Par exemple, après les cinq tours d’un circuit plutôt épuisant que le candidat doit franchir le plus vite possible, il doit pointer le faisceau d’une lampe de poche vers des cibles mouvantes. «Cette épreuve simule l’utilisation de l’arme à feu en état de fatigue, explique le professeur Léger. S’il est vrai qu’un agent peut passer des mois sans utiliser son arme, il doit être toujours prêt à s’en servir. Même en situation de fatigue, comme après une course.»
De même, tout agent doit être capable d’escalader un mur au fond d’une ruelle au cours d’une chasse à l’homme. Si le candidat n’arrive pas à se projeter assez haut pour passer de l’autre côté, il compose avec les moyens du bord. Le TAP-ENPQ permet le recours à des caisses, mais le candidat perd inévitablement quelques secondes à cette étape. Il doit courir plus vite par la suite pour rattraper le temps perdu.
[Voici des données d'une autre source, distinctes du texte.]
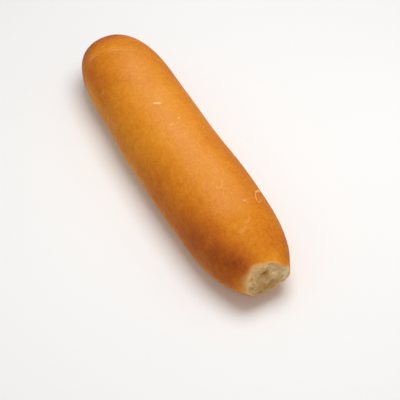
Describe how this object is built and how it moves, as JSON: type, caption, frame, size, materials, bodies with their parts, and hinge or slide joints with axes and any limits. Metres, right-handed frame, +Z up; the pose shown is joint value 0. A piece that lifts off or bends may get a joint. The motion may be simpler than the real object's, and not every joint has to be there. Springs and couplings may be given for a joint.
{
  "type": "bread roll",
  "caption": "Slim soft bread roll for a split sandwich or sausage: glazed golden-brown crust, domed at one end, torn to open pale crumb at the other, with a flat baked underside.",
  "frame": {"origin": "bottom centre of the roll's box, on the plane of its flat underside", "axes": "+X along the roll towards the torn end, +Y to the left of that, +Z up"},
  "size_m": [0.1808, 0.0466, 0.0369],
  "materials": {
    "crust": "satin baked crust, golden on top and browner on the flanks, with pale open crumb on the torn end"
  },
  "bodies": {
    "root": {"fino_roll": "crust"}
  },
  "joints": []
}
Le test comporte une seconde section non chronométrée qui inclut une séance de réanimation cardiorespiratoire (RCR), une simulation de combat et l’assistance à un «partenaire inconscient», incarné par un mannequin de 65 kg. «Tous les policiers doivent connaître la RCR, signale M. Léger. Nous avons donc décidé d’ajouter une réanimation dans le test, ce qui n’avait jamais été fait.»
600 élèves en 2002
Résultat d’un contrat passé entre l’École nationale de police du Québec et le Département de kinésiologie, le TAP-ENPQ en est à l’étape de la validation. On n’a pas encore fixé la durée minimale de passage par exemple. Mais dès l’automne 2002, les 600 nouveaux élèves de l’École pourraient être obligés de le réussir.«Nous sommes très satisfaits de notre collaboration avec l’Université de Montréal, signale Jean-René Morisset, responsable de la formation en éducation physique à l’École nationale de police. Le test actuel date de plus de 20 ans et avait besoin d’être repensé. Au cours des six derniers mois, nous avons eu des contacts plus réguliers avec l’Université. Nous proposions des idées et nos collaborateurs tentaient de les appliquer.»
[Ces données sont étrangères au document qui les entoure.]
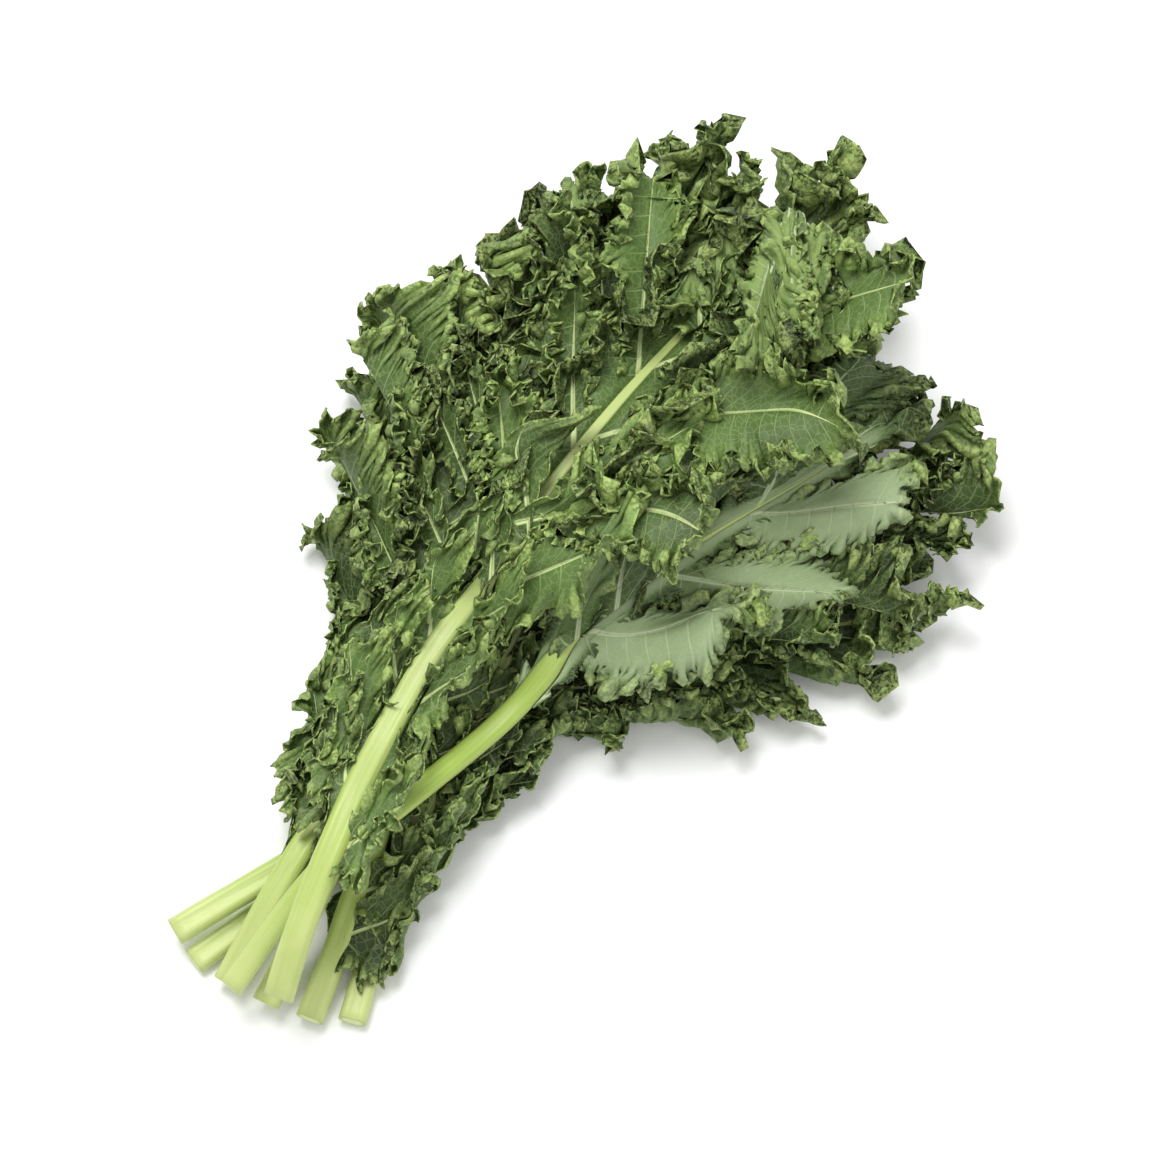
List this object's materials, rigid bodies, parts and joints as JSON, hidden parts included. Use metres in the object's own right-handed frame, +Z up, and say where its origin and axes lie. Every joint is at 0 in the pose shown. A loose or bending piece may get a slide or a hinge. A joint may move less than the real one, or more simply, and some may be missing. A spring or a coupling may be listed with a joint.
{
  "type": "kale bunch",
  "caption": "Bunch of curly green kale lying on its side: pale stalks cross at a narrow waist and fan out into dark leaves with frilled edges.",
  "frame": {"origin": "on the table, under the middle of the bunch's bounding box", "axes": "+X from the cut stalk ends towards the leaf tips, +Y to the left as seen from the stalks, +Z up from the table"},
  "size_m": [0.4132, 0.249, 0.1163],
  "materials": {
    "leaf_stalk": "satin",
    "leaf_blade": "matte"
  },
  "bodies": {
    "root": {"right_low_leaf_stalk": "leaf_stalk", "right_low_leaf_blade": "leaf_blade", "right_leaf_stalk": "leaf_stalk", "right_leaf_blade": "leaf_blade", "left_leaf_stalk": "leaf_stalk", "left_leaf_blade": "leaf_blade", "far_right_leaf_stalk": "leaf_stalk", "far_right_leaf_blade": "leaf_blade", "far_leaf_stalk": "leaf_stalk", "far_leaf_blade": "leaf_blade", "left_top_leaf_stalk": "leaf_stalk", "left_top_leaf_blade": "leaf_blade", "turned_leaf_stalk": "leaf_stalk", "turned_leaf_blade": "leaf_blade", "top_leaf_stalk": "leaf_stalk", "top_leaf_blade": "leaf_blade"}
  },
  "joints": []
}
Responsable de la Clinique de kinésiologie, Arthur Long partage la paternité de ce projet avec Luc Léger. «Nous avons conçu un circuit qui pouvait être facile et peu coûteux à reproduire, peu importe où l’on se trouve, explique M. Long. Cet élément est important, car les cégeps qui offrent la formation en techniques policières peuvent proposer le test à leurs finissants.»
À ce jour, quelque 200 candidats apprentis policiers ont participé à la validation du test. Selon ceux qui ont été rencontrés le 21 novembre, le nouveau test est bien plus exigeant que le précédent. «Il comporte beaucoup d’épreuves semblables à celles qu’on affronte dans la vie courante, signale une jeune femme déçue de son temps de 5 min 32 s. Je vais devoir m’entraîner davantage.»
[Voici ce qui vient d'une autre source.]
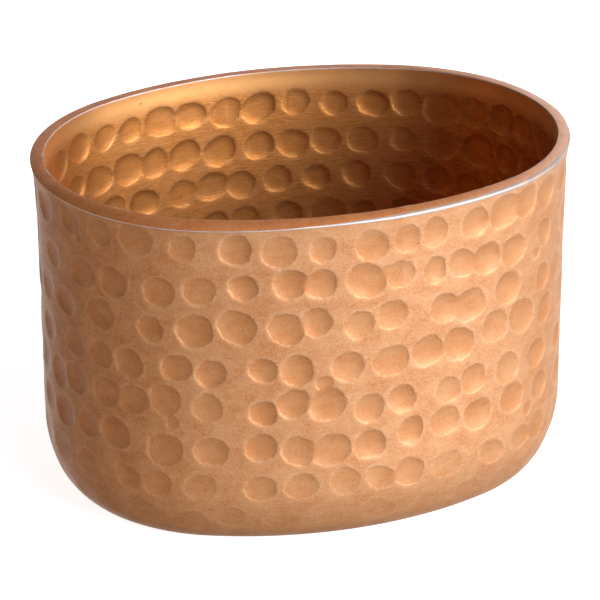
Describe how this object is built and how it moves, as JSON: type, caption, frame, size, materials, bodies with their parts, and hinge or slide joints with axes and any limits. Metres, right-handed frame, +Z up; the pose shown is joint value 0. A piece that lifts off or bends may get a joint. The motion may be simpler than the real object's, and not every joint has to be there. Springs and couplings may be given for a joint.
{
  "type": "oval double-walled bowl",
  "caption": "Small upright oval bowl in hammered copper, double-walled, with a flat rim band; holds condiments or other small goods.",
  "frame": {"origin": "centre of the foot's underside, on the table plane", "axes": "+X along the bowl's long axis, +Z up through the open mouth"},
  "size_m": [0.152, 0.115, 0.1],
  "materials": {
    "outer_copper": "satin copper, hammered, with fine horizontal grain",
    "inner_copper": "satin copper, hammered in rows, brushed between them",
    "rim_copper": "antiqued satin copper, worn at its edges",
    "outer_solder": "silver solder, filed",
    "inner_solder": "silver solder, filed",
    "base_copper": "dull copper sheet",
    "base_solder": "silver solder"
  },
  "bodies": {
    "root": {"outer_shell": "outer_copper", "inner_liner": "inner_copper", "rim_band": "rim_copper", "outer_rim_solder": "outer_solder", "inner_rim_solder": "inner_solder", "base_plate": "base_copper", "base_solder": "base_solder"}
  },
  "joints": []
}
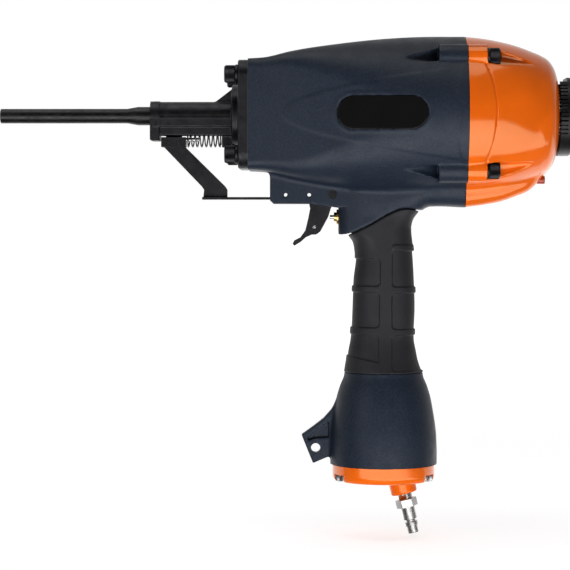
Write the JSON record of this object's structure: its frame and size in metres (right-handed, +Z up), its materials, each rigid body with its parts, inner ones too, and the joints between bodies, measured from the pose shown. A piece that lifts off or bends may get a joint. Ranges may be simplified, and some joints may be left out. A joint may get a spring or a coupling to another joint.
{
  "type": "pneumatic rivet gun",
  "caption": "Hand-held pneumatic single-shot rivet driver with a long barrel, sprung contact arm, trigger, rubber grip and air plug.",
  "frame": {"origin": "centre of the muzzle face, on the drive axis", "axes": "+X along the drive axis from the muzzle to the exhaust deflector, +Z up, the handle hangs along -Z"},
  "size_m": [0.427, 0.1182, 0.3721],
  "materials": {
    "slate_coat": "fine powder coat",
    "orange_gloss": "glossy",
    "red_plug": "glossy",
    "grip_rubber": "matt",
    "black_oxide": "satin",
    "barrel_steel": "satin",
    "bright_steel": "ground",
    "spring_steel": "drawn wire",
    "plug_steel": "plated",
    "brass": "machined",
    "cast_aluminium": "machined",
    "seal_rubber": "smooth",
    "bumper_rubber": "smooth",
    "deflector_plastic": "satin",
    "plate_black": "glossy"
  },
  "bodies": {
    "housing": {"main_housing": "slate_coat", "grip_sleeve": "grip_rubber", "nose_body": "black_oxide", "blade_guide": "bright_steel", "nose_gasket": "seal_rubber", "nose_screws": "black_oxide", "nose_lock_washers": "black_oxide", "name_plates": "plate_black", "cylinder_sleeve": "bright_steel", "cylinder_o_rings": "seal_rubber", "bumper": "bumper_rubber", "cylinder_cap": "orange_gloss", "cap_gasket": "seal_rubber", "cap_screws": "black_oxide", "cap_lock_washers": "black_oxide", "passage_plug": "red_plug", "deflector_screw": "black_oxide", "trigger_pin": "black_oxide", "pin_retainers": "black_oxide", "trigger_valve_body": "brass", "valve_o_rings": "seal_rubber", "end_cap": "orange_gloss", "end_cap_gasket": "seal_rubber", "end_cap_screws": "bright_steel", "air_plug": "plug_steel", "contact_spring": "spring_steel", "head_valve_spring": "spring_steel", "trigger_valve_spring": "spring_steel", "trigger_spring": "spring_steel"},
    "contact": {"barrel_tube": "barrel_steel", "arm_shoe": "black_oxide", "contact_arm": "black_oxide", "arm_pins": "black_oxide", "spring_guide": "bright_steel"},
    "driver": {"piston": "cast_aluminium", "piston_ring": "seal_rubber", "driver_blade": "bright_steel"},
    "head_valve": {"head_valve": "cast_aluminium", "head_valve_o_ring": "seal_rubber"},
    "trigger": {"trigger": "black_oxide", "lever_pin": "bright_steel"},
    "idle_lever": {"idle_lever": "bright_steel"},
    "valve_stem": {"valve_stem": "bright_steel"},
    "deflector": {"deflector": "deflector_plastic"}
  },
  "joints": [
    {"name": "contact_slide", "type": "slide", "parent": "housing", "child": "contact", "axis": [1, 0, 0], "range_m": [0, 0.012], "stiffness_N_per_m": 600, "springref_m": -0.03, "deforming": ["contact_spring"]},
    {"name": "piston_drive", "type": "slide", "parent": "housing", "child": "driver", "axis": [-1, 0, 0], "range_m": [0, 0.118]},
    {"name": "head_valve_slide", "type": "slide", "parent": "housing", "child": "head_valve", "axis": [1, 0, 0], "range_m": [0, 0.006], "stiffness_N_per_m": 3000, "springref_m": -0.008, "deforming": ["head_valve_spring"]},
    {"name": "trigger_pull", "type": "hinge", "parent": "housing", "child": "trigger", "pos_m": [0.2484, 0, -0.0591], "axis": [0, -1, 0], "range_deg": [0, 11], "stiffness_Nm_per_rad": 0.25, "springref_deg": -28.65},
    {"name": "idle_lever_tilt", "type": "hinge", "parent": "trigger", "child": "idle_lever", "pos_m": [0.235, 0, -0.083], "axis": [0, 1, 0], "range_deg": [0, 8]},
    {"name": "valve_stem_slide", "type": "slide", "parent": "housing", "child": "valve_stem", "axis": [1, 0, 0], "range_m": [0, 0.0026], "deforming": ["trigger_valve_spring"]},
    {"name": "deflector_turn", "type": "hinge", "parent": "housing", "child": "deflector", "pos_m": [0.42, 0, 0], "axis": [1, 0, 0], "continuous": true}
  ],
  "couplings": [
    {"joint": "idle_lever_tilt", "follows": "contact_slide", "rad_per_m": 11.6},
    {"joint": "valve_stem_slide", "follows": "trigger_pull", "m_per_rad": 0.0135}
  ]
}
Le professeur Léger prévoit que ce travail auprès des futurs agents donnera lieu à des publications scientifiques.
Forum épuisé
Forum a terminé l’épreuve en 4 min 45 s, incluant trois pénalités au saut en longueur. Mais le plus difficile a été la seconde partie du test, consistant en la RCR (échec) et au transport du partenaire inconscient. Le pauvre homme! «Le patrouilleur dans sa voiture peut passer une longue période sans avoir à utiliser ses aptitudes physiques, mais le jour où une intervention nécessite la force ou l’endurance, il peut mettre en danger sa vie ou celle de son partenaire, reprend M. Léger. C’est la même chose pour l’assistance à une personne inconsciente.»
La ceinture lestée, quant à elle, rappelle les instruments que l’agent porte sur lui et qui peuvent le gêner dans ses mouvements: revolver, matraque, lampe de poche. Selon M. Morisset, qui travaille depuis 18 ans à l’école de police de Nicolet, le nouveau test s’inscrit bien dans la politique de l’École nationale, instaurée récemment par le gouvernement du Québec. Cette école a constitué pour ses étudiants un «poste de police virtuel» dans lequel on reproduit des situations très semblables à celles que les policiers vivent dans l’exercice de leurs fonctions. Mais selon lui, un problème demeure pour ce qui est de la condition physique des policiers. La plupart des employeurs n’exigent pas de leurs agents un minimum acceptable sur ce plan durant leur carrière. Une fois qu’ils ont passé les tests d’embauche très exigeants, ils peuvent délaisser tout à fait leur entraînement sans risquer de sanctions. «Cela mériterait de changer», croit Luc Léger.